The Washington Post Ignored a Distress Signal

Indignity Vol. 4, No. 91

The Washington Post Ignored a Distress Signal
United States Supreme Court Associate Justice Samuel Alito. (Photo by Alex Wong/Getty Images)

THE WORST THING WE READ™

"MY WIFE IS fond of flying flags," Supreme Court Justice Samuel Alito wrote to Sens. Dick Durbin and Sheldon Whitehouse of the Senate Judiciary Committee today. "I am not." 

Alito was writing to reject the senators' request to Chief Justice John Roberts that Alito recuse himself from any cases involving Donald Trump or the 2020 election. Earlier this month, the New York Times had reported that an upside-down American flag had flown outside Alito's house in Virginia in January 2021—a time when Trump's supporters, including the ones who had attacked the Capitol on January 6, were frequently displaying the inverted flag. The Times followed that with the news that another flag favored by the insurrection movement, the Revolutionary War flag of a pine tree and the motto "An Appeal to Heaven," had flown outside Alito's beach house in New Jersey. 

Alito's position in the letter was that the flags were entirely the work of his wife, Martha-Ann Alito, "an independently minded private citizen," and that any resemblance between her flag choices and the insurrectionists' was purely coincidental. The upside-down flag, he claimed in the letter, as he had claimed in interviews, was Martha-Ann Alito's response to neighbors who had "displayed a sign attacking her personally." 

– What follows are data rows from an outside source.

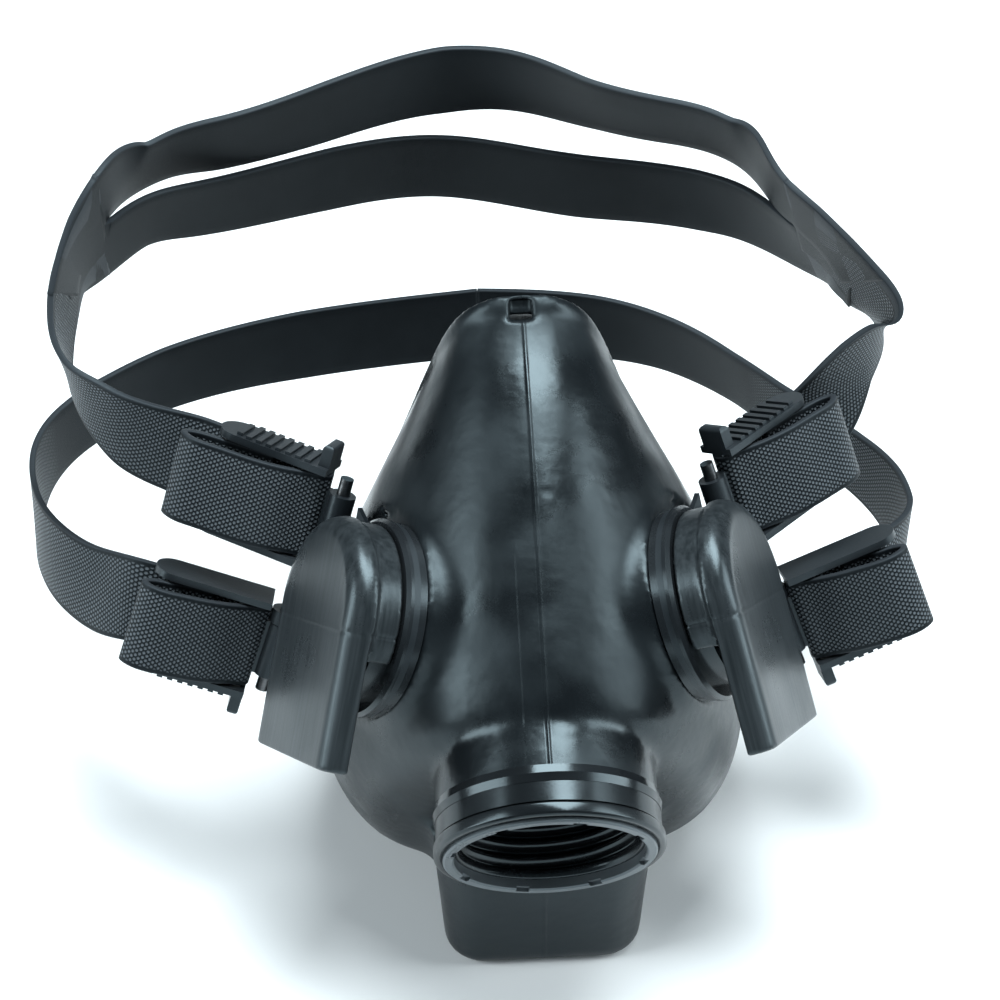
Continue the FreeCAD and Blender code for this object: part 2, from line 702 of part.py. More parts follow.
def build_buckle(level, word):
    name = "buckle_%s_%s" % (level, word)
    place = buckle_frame(level, word)
    pieces = cheek(name + "_grip", "cheek_inner") + cheek(name + "_foot", "-cheek_inner - cheek_thickness")
    ribs = int((size("cheek_length") - 7) / size("rib_pitch"))
    for index in range(ribs):
        x = size("cheek_start") + 4.4 + index * size("rib_pitch")
        half = size("cheek_half") - (0.5 if index < ribs - 1 else 1.2)
        rib = primitive("Box", "%s_rib_%d" % (name, index), at=(x, -half, "cheek_inner + cheek_thickness"),
                        Length="1.3", Width=str(2 * half), Height="rib_height")
        pieces.append(rib)
    tab = primitive("Box", name + "_tab", at=("cheek_start", -3.6, "cheek_inner"),
                    Length="2.6", Width="7.2", Height="tab_height")
    doc.recompute()
    rounded_tab = doc.addObject("Part::Fillet", name + "_tab_rounded")
    rounded_tab.Base = tab
    crown = [i for i, e in enumerate(tab.Shape.Edges, 1) if e.BoundBox.ZMin > size("cheek_inner") + 1]
    rounded_tab.Edges = [(i, 1.1, 1.1) for i in crown]
    pieces.append(rounded_tab)
    span = "2 * cheek_inner"
    pieces.append(primitive("Cylinder", name + "_roller", at=("roller_at", 0, "-cheek_inner"),
                            Radius="roller_radius", Height=span))
    pieces.append(primitive("Box", name + "_clamp_bar", at=("clamp_bar_at", -1.0, "-cheek_inner"),
                            Length="clamp_bar", Width="2", Height=span))
    pieces.append(primitive("Box", name + "_end_bar", at=("cheek_start", -1.6, "-cheek_inner"),
                            Length="end_bar", Width="3.2", Height=span))
    pieces.append(primitive("Cylinder", name + "_knuckle", at=(0, 0, "-knuckle_half"),
                            Radius="barrel_radius - 0.3", Height="2 * knuckle_half"))
    pieces.append(primitive("Box", name + "_web", at=(0, -1.2, "-knuckle_half"),
                            Length="cheek_start", Width="2.4", Height="2 * knuckle_half"))
    hole = primitive("Cylinder", name + "_hole", at=(0, 0, "-cheek_inner"),
                     Radius="pin_radius + pin_clearance", Height=span)
    node(name, cut(name, fused(name + "_blank", pieces), hole), place)
    pin = primitive("Cylinder", "hinge_pin_%s_%s" % (level, word),
                    Radius="pin_radius", Height="2 * eye_outer + 0.8")
    shift = Placement(Vector(0, 0, -size("eye_outer") - 0.4), Rotation())
    node("hinge_pin_%s_%s" % (level, word), pin, place.multiply(shift))


# ---------------------------------------------------------------- straps
def ribbon(route, breadth, per_span=4):
    """A flat strap along a smooth line: route holds (centre, width direction), breadth the widths there."""
    centres = Part.BSplineCurve()
    centres.interpolate(Points=[c for c, w in route])
    spans = len(route) - 1
    knots = centres.getKnots()
    wires = []
    half_thick = size("strap_thickness") / 2
    for step in range(spans * per_span + 1):
        index = min(step // per_span, spans - 1)
        share = step / per_span - index
        at = knots[index] + (knots[index + 1] - knots[index]) * share
        centre = centres.value(at)
        tangent = Vector(*centres.tangent(at)[0])
        ease = share * share * (3 - 2 * share)
        across = route[index][1] * (1 - ease) + route[index + 1][1] * ease
        across = (across - tangent * across.dot(tangent)).normalize()
        wide = breadth[index] * (1 - ease) + breadth[index + 1] * ease
        through = tangent.cross(across).normalize()
        wires.append(rectangle_wire(centre, across * (wide / 2), through * half_thick))
    return Part.makeLoft(wires, True, True)


def build_strap_loop(level, word):
    """The strap folded round a buckle: in along the inner side, round the roller, out, and tucked back in."""
    reach = BUCKLES[level, word][1]
    sign = outward_sign(level, word)
    roller = size("roller_at")
    wrap = size("roller_radius") + size("strap_thickness") / 2 + 0.3
    path = [
        (reach + 1.0, -4.4), (reach - 8.0, -4.3), (18.0, -4.1), (roller + 3.6, -3.4), (roller, -wrap),
        (roller - 0.87 * wrap, -0.5 * wrap), (roller - 0.87 * wrap, 0.5 * wrap), (roller, wrap),
        (roller + 4.0, 3.8), (18.0, 5.3), (reach - 8.0, 6.8), (reach - 2.5, 7.2), (reach, 5.6),
        (reach - 2.5, 3.8), (reach - 6.0, 3.4), (22.5, 2.6), (18.5, 2.3),
    ]
    route = [(Vector(x, sign * y, 0), Vector(0, 0, 1)) for x, y in path]
    solid = ribbon(route, [size("strap_width")] * len(route), 3)
    name = "strap_loop_%s_%s" % (level, word)
    node(name, shaped(name, solid), buckle_frame(level, word))


# Routes of the harness by hand: points (x, y, z) and the direction of the strap's width there.
HEAD_LEFT = (
    ((-90, 97.5, 40), (0.10, 0.04, 0.99)),
    ((-97, 103, 44), (0.18, -0.30, 0.94)),
    ((-102.5, 109, 48), (0.06, -0.52, 0.85)),
    ((-104.5, 115.5, 53), (-0.09, -0.63, 0.77)),
    ((-104, 122.5, 58), (-0.15, -0.70, 0.69)),
    ((-102, 129, 63), (-0.10, -0.66, 0.74)),
    ((-99, 134.5, 66), (-0.09, -0.59, 0.80)),
    ((-95, 140, 68), (-0.10, -0.52, 0.85)),
)
HEAD_RIGHT = (
    ((77, 105, 44), (-0.47, -0.31, 0.83)),
    ((82.5, 107.5, 48.5), (-0.22, -0.50, 0.84)),
    ((84.5, 110, 53), (0.10, -0.58, 0.81)),
    ((82.5, 112, 57.5), (0.19, -0.57, 0.80)),
    ((78, 115, 62), (0.10, -0.60, 0.79)),
    ((73, 121, 66), (0.0, -0.62, 0.78)),
    ((66.5, 129, 68), (-0.05, -0.58, 0.81)),
)
TOP_BAND = (
    ((-87, 150, 76), (0.0, -0.52, 0.85)),
    ((-79, 154.5, 77), (0.10, -0.44, 0.89)),
    ((-68.5, 156, 78.5), (0.15, -0.34, 0.92)),
    ((-42.5, 165.5, 80), (0.0, -0.26, 0.96)),
    ((-13.5, 176, 81), (0.06, -0.12, 0.99)),
    ((2, 175, 81), (0.04, -0.25, 0.96)),
    ((21.5, 164, 80.5), (0.0, -0.45, 0.89)),
    ((36, 157.5, 80), (-0.02, -0.46, 0.89)),
    ((47, 154, 79), (-0.04, -0.48, 0.88)),
    ((55, 149, 77.5), (0.0, -0.54, 0.84)),
)
LOWER_BAND = (
    ((-87, 150, 61), (-0.02, -0.42, 0.91)),
    ((-75, 155.5, 60.5), (0.02, -0.32, 0.95)),
    ((-42, 169.5, 58), (0.05, -0.16, 0.98)),
    ((-14, 176, 56), (0.05, -0.16, 0.98)),
    ((0, 173.5, 55), (0.0, -0.14, 0.99)),
    ((18, 167, 55), (0.01, -0.14, 0.99)),
    ((33, 162, 56), (0.0, -0.18, 0.98)),
    ((47, 156, 57), (-0.01, -0.22, 0.98)),
    ((56.5, 149, 58), (0.0, -0.34, 0.94)),
)
NECK = (
    ((-100, 89.5, -1), (0.50, 0.13, 0.86)),
    ((-109, 97, 0), (0.38, -0.05, 0.92)),
    ((-114, 105, 1), (0.19, -0.14, 0.97)),
    ((-116.5, 115, 2), (0.08, -0.18, 0.98)),
    ((-116.5, 127, 3), (-0.03, -0.26, 0.97)),
    ((-111.5, 140.5, 3.5), (-0.12, -0.30, 0.95)),
    ((-99.5, 153, 4), (-0.20, -0.28, 0.94)),
    ((-86, 161, 4.5), (-0.12, -0.10, 0.99)),
    ((-52.5, 171.5, 5), (0.04, 0.10, 0.99)),
    ((-6, 178, 5), (0.02, 0.13, 0.99)),
    ((25, 174, 5), (-0.05, 0.0, 1.0)),
    ((41, 167.5, 4.5), (-0.06, -0.14, 0.99)),
    ((58, 153, 3.5), (-0.11, -0.22, 0.97)),
    ((69, 139, 3), (-0.08, -0.20, 0.98)),
    ((80, 125, 2.5), (0.0, -0.12, 0.99)),
    ((87, 114, 2.5), (0.10, -0.22, 0.97)),
    ((90.5, 104, 3), (0.14, -0.30, 0.94)),
    ((91.5, 94, 3), (0.05, -0.24, 0.97)),
)
# How far beyond a buckle's loop the harness starts, how high on the buckle its strap lies, and how far
# the two head bands reach into the wide strap's ends.
HARNESS_GAP = 4.0
STRAP_LINE = 4.4
BAND_LAP = 2.5


def strap_start(level, word):
    """The harness's first two stations, straight on from a buckle's loop."""
    reach = BUCKLES[level, word][1]
    place = buckle_frame(level, word)
    line = outward_sign(level, word) * -STRAP_LINE
    width = hinge(level, SIDES[word])[1]
    return [(place.multVec(Vector(reach + HARNESS_GAP + extra, line, 0)), width) for extra in (0, 3.0)]


def stations_of(rows):
    return [(Vector(*point), Vector(*width).normalize()) for point, width in rows]


def half_section(route, breadth, sign):
    """The upper (+1) or lower (-1) half of a wide strap just inside its end, where it divides into two bands."""
    centre, width = route[-1]
    inward = (route[-2][0] - centre).normalize() * BAND_LAP
    return centre + inward + width * (sign * breadth / 4), width


def grown(start, count, single, double):
    """Strap widths along count stations: single up to the one numbered start, then growing to double."""
    last = count - 1
    widths = []
    for index in range(count):
        share = max(0.0, (index - start) / (last - start))
        widths.append(single + (double - single) * share ** 1.5)
    return widths


def build_harness():
    single = size("strap_width")
    double = 2 * single + 1.0
    left = strap_start("upper", "left") + stations_of(HEAD_LEFT)
    right = strap_start("upper", "right") + stations_of(HEAD_RIGHT)
    head = ribbon(left, grown(len(left) - 5, len(left), single, double))
    pieces = [ribbon(right, grown(len(right) - 5, len(right), single, double))]
    for rows, sign in ((TOP_BAND, 1), (LOWER_BAND, -1)):
        ends = (half_section(left, double, sign), half_section(right, double, sign))
        route = [ends[0]] + stations_of(rows) + [ends[1]]
        pieces.append(ribbon(route, [single] * len(route)))
    node("head_harness", shaped("head_harness", head.fuse(pieces)), Placement())
    neck = strap_start("lower", "left") + stations_of(NECK) + strap_start("lower", "right")[::-1]
    node("neck_strap", shaped("neck_strap", ribbon(neck, [single] * len(neck))), Placement())


# ---------------------------------------------------------------- building, checking and writing
build_facepiece()
build_port()
for side_word, valve_place in VALVES.items():
    build_seat(side_word, valve_place)
    build_retaining_ring(side_word, valve_place)
    build_cover(side_word, valve_place)
    build_bracket(side_word, valve_place)
for hinge_level, side_word in BUCKLES:
    build_buckle(hinge_level, side_word)
    build_strap_loop(hinge_level, side_word)
build_harness()
doc.recompute()

for thing in doc.Objects:
    if "Invalid" in thing.State or "Error" in thing.State:
        raise RuntimeError("%s failed: %s" % (thing.Label, thing.State))
for name, thing in NODES.items():
    if thing.Shape.isNull() or not thing.Shape.isValid() or not thing.Shape.Solids:
        raise RuntimeError(name + " has no valid solid")
os.makedirs("parts", exist_ok=True)
for name, thing in NODES.items():
    thing.Shape.exportStep("parts/%s.step" % name)
    box = thing.Shape.BoundBox
    print("%-26s solids %d volume %8.0f box %s" % (name, len(thing.Shape.Solids), thing.Shape.Volume, box))
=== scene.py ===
"""The looks of a half-mask respirator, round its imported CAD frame.

Lengths are in millimetres until a mesh is made; only bpy objects, lamps and the camera are in metres.
"""

import math

import bpy
import numpy as np
from mathutils import Matrix, Vector


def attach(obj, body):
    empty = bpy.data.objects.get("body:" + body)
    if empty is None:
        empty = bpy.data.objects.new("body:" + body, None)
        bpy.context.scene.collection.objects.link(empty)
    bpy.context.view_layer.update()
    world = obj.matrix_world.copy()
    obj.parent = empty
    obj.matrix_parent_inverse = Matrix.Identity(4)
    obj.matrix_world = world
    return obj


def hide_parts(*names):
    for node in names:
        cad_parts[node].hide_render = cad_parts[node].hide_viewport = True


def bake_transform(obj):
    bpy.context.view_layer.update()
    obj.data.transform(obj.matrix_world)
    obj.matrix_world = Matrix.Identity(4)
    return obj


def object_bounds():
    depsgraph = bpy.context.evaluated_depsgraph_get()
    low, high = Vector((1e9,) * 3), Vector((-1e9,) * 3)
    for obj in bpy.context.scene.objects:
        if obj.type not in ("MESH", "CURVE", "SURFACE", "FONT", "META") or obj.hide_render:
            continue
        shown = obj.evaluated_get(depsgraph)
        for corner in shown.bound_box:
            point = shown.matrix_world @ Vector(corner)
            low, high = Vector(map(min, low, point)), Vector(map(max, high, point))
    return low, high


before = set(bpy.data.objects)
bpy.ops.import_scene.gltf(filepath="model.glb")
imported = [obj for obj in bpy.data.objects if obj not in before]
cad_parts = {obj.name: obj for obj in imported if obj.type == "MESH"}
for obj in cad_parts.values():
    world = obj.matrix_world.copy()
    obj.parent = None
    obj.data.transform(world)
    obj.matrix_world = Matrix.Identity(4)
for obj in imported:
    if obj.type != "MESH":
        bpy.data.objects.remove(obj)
cad_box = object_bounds()
MM = 0.001


# ---------------------------------------------------------------- places on the object
def unit(v):
    v = np.array(v, float)
    return v / np.linalg.norm(v)


def turned_frame(z_axis, x_axis):
    """A 3 x 3 array whose columns are the local X, Y and Z directions."""
    z = unit(z_axis)
    y = unit(np.cross(z, x_axis))
    return np.stack([np.cross(y, z), y, z], axis=1)


DIP = math.radians(21.0)
PORT_ORIGIN = np.zeros(3)
PORT_FRAME = turned_frame((0, -math.cos(DIP), -math.sin(DIP)), (1, 0, 0))
SIDES = {"right": 1, "left": -1}


def valve_frame(side):
    """Origin and axes of an exhalation valve: local Z out of the mask, local Y up the hood."""
    sweep, tilt, lean = (math.radians(a) for a in (11.2, 24.8, 36.2))
    out = np.array([math.cos(tilt) * math.cos(sweep), -math.cos(tilt) * math.sin(sweep), math.sin(tilt)])
    up = unit(np.array([0, 0, 1]) - out * out[2])
    long_axis = up * math.cos(lean) + np.cross(up, out) * math.sin(lean)
    across = np.cross(long_axis, out)
    mirror = np.array([side, 1, 1])
    return np.array([33.2, 46.6, 27.1]) * mirror, turned_frame(out * mirror, across * mirror * side)


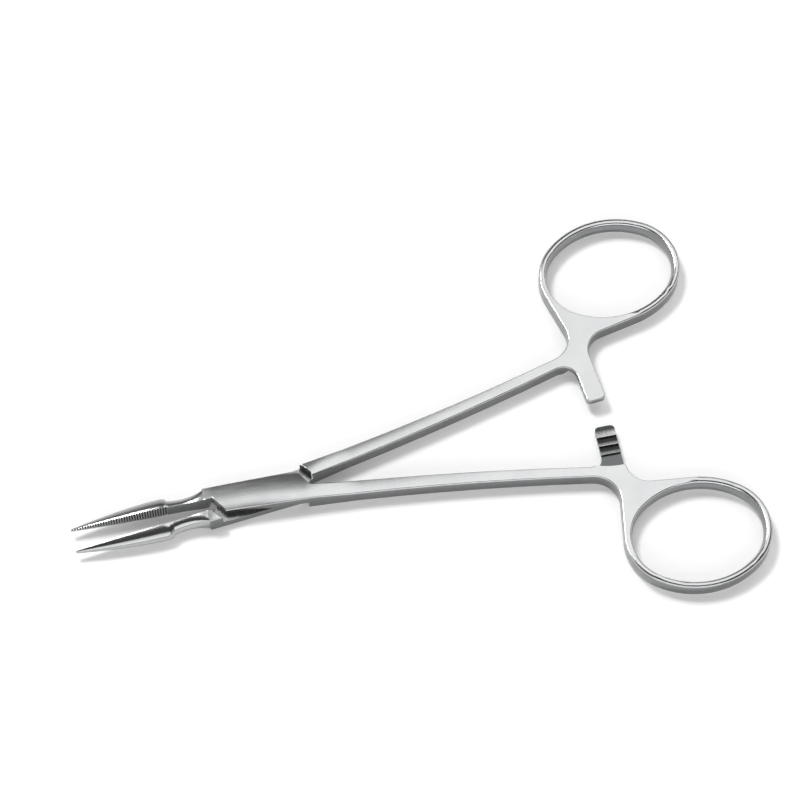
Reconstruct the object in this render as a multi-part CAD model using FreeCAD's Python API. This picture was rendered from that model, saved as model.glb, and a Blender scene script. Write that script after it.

The claim about the personal attack does not appear to be true; the Times' follow-up reporting had already established that the various signs that offended Martha-Ann Alito had read "BYE DON," "Fuck Trump," "You Are Complicit," and "Trump Is a Fascist," none of which mentioned her by name. According to the Times, it was the "Fuck Trump" sign that she'd originally complained about. Samuel Alito's story only makes sense if Martha-Ann Alito took anti-Trump messages as personal insults, which would mean that his wife had chosen to fly a pro-Trump flag as a gesture of antagonism toward anti-Trump people, even while claiming not to know it was a pro-Trump flag.